*Supplied records*:
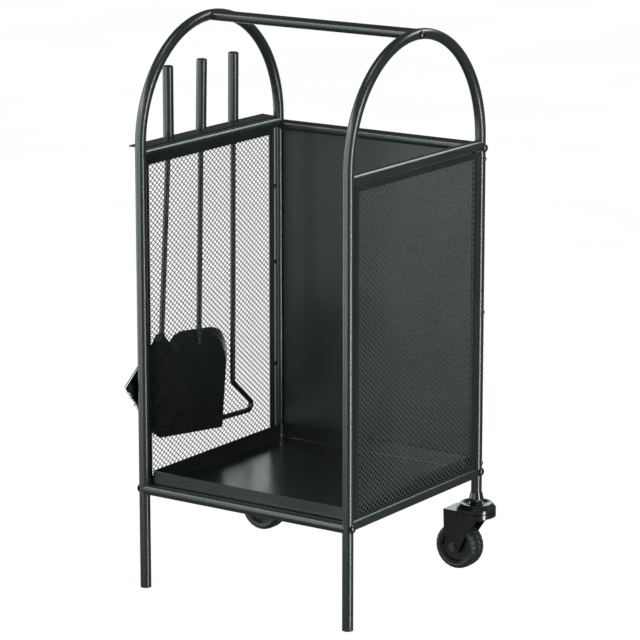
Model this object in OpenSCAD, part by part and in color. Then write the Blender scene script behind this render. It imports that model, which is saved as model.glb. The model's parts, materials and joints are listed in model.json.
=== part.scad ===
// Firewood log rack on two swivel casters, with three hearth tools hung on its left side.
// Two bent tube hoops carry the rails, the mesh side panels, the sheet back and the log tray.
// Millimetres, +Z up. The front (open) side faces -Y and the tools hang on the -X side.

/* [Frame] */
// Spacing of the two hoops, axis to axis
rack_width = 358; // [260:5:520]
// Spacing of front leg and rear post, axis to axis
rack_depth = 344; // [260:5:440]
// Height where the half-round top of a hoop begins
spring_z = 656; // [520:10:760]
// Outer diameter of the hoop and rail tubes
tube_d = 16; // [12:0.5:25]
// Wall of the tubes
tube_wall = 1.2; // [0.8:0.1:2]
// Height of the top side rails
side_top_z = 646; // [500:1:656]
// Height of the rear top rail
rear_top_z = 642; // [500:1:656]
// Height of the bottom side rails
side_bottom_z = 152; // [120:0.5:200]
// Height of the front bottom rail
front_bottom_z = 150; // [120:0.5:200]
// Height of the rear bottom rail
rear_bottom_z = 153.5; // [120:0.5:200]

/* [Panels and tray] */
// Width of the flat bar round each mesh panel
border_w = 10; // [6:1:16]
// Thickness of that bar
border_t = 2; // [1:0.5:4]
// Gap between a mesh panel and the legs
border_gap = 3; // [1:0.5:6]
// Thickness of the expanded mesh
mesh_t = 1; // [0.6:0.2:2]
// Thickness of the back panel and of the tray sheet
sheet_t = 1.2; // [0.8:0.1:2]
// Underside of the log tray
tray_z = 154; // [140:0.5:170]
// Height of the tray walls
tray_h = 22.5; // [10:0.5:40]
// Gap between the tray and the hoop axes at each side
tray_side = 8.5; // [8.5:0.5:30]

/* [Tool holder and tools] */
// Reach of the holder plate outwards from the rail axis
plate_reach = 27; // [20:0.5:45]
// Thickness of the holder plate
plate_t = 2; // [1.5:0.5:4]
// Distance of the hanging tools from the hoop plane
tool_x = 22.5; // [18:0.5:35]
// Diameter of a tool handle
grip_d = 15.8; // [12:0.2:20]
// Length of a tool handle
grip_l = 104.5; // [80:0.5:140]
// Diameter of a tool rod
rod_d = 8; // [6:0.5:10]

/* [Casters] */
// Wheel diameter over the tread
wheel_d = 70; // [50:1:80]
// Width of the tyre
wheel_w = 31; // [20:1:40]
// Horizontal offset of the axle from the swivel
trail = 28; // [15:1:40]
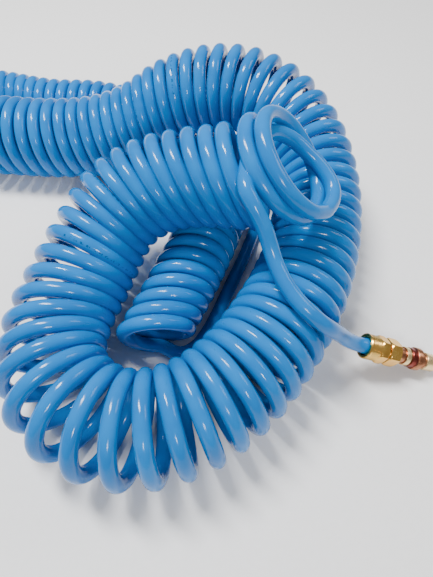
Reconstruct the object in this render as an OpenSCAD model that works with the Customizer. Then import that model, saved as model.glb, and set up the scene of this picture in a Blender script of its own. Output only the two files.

*Task to carry out*: Copy all of the data. Keep every word exactly as it is.

*Task solution*:
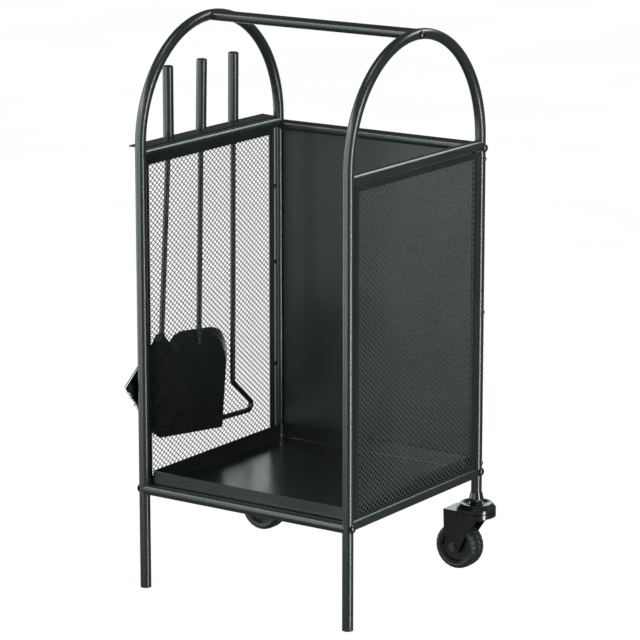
Model this object in OpenSCAD, part by part and in color. Then write the Blender scene script behind this render. It imports that model, which is saved as model.glb. The model's parts, materials and joints are listed in model.json.
=== part.scad ===
// Firewood log rack on two swivel casters, with three hearth tools hung on its left side.
// Two bent tube hoops carry the rails, the mesh side panels, the sheet back and the log tray.
// Millimetres, +Z up. The front (open) side faces -Y and the tools hang on the -X side.

/* [Frame] */
// Spacing of the two hoops, axis to axis
rack_width = 358; // [260:5:520]
// Spacing of front leg and rear post, axis to axis
rack_depth = 344; // [260:5:440]
// Height where the half-round top of a hoop begins
spring_z = 656; // [520:10:760]
// Outer diameter of the hoop and rail tubes
tube_d = 16; // [12:0.5:25]
// Wall of the tubes
tube_wall = 1.2; // [0.8:0.1:2]
// Height of the top side rails
side_top_z = 646; // [500:1:656]
// Height of the rear top rail
rear_top_z = 642; // [500:1:656]
// Height of the bottom side rails
side_bottom_z = 152; // [120:0.5:200]
// Height of the front bottom rail
front_bottom_z = 150; // [120:0.5:200]
// Height of the rear bottom rail
rear_bottom_z = 153.5; // [120:0.5:200]

/* [Panels and tray] */
// Width of the flat bar round each mesh panel
border_w = 10; // [6:1:16]
// Thickness of that bar
border_t = 2; // [1:0.5:4]
// Gap between a mesh panel and the legs
border_gap = 3; // [1:0.5:6]
// Thickness of the expanded mesh
mesh_t = 1; // [0.6:0.2:2]
// Thickness of the back panel and of the tray sheet
sheet_t = 1.2; // [0.8:0.1:2]
// Underside of the log tray
tray_z = 154; // [140:0.5:170]
// Height of the tray walls
tray_h = 22.5; // [10:0.5:40]
// Gap between the tray and the hoop axes at each side
tray_side = 8.5; // [8.5:0.5:30]

/* [Tool holder and tools] */
// Reach of the holder plate outwards from the rail axis
plate_reach = 27; // [20:0.5:45]
// Thickness of the holder plate
plate_t = 2; // [1.5:0.5:4]
// Distance of the hanging tools from the hoop plane
tool_x = 22.5; // [18:0.5:35]
// Diameter of a tool handle
grip_d = 15.8; // [12:0.2:20]
// Length of a tool handle
grip_l = 104.5; // [80:0.5:140]
// Diameter of a tool rod
rod_d = 8; // [6:0.5:10]

/* [Casters] */
// Wheel diameter over the tread
wheel_d = 70; // [50:1:80]
// Width of the tyre
wheel_w = 31; // [20:1:40]
// Horizontal offset of the axle from the swivel
trail = 28; // [15:1:40]
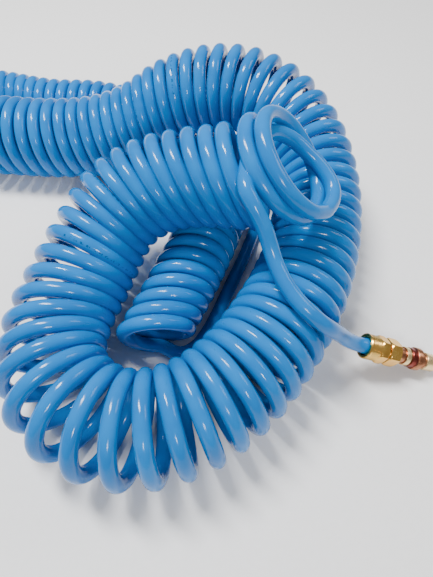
Reconstruct the object in this render as an OpenSCAD model that works with the Customizer. Then import that model, saved as model.glb, and set up the scene of this picture in a Blender script of its own. Output only the two files.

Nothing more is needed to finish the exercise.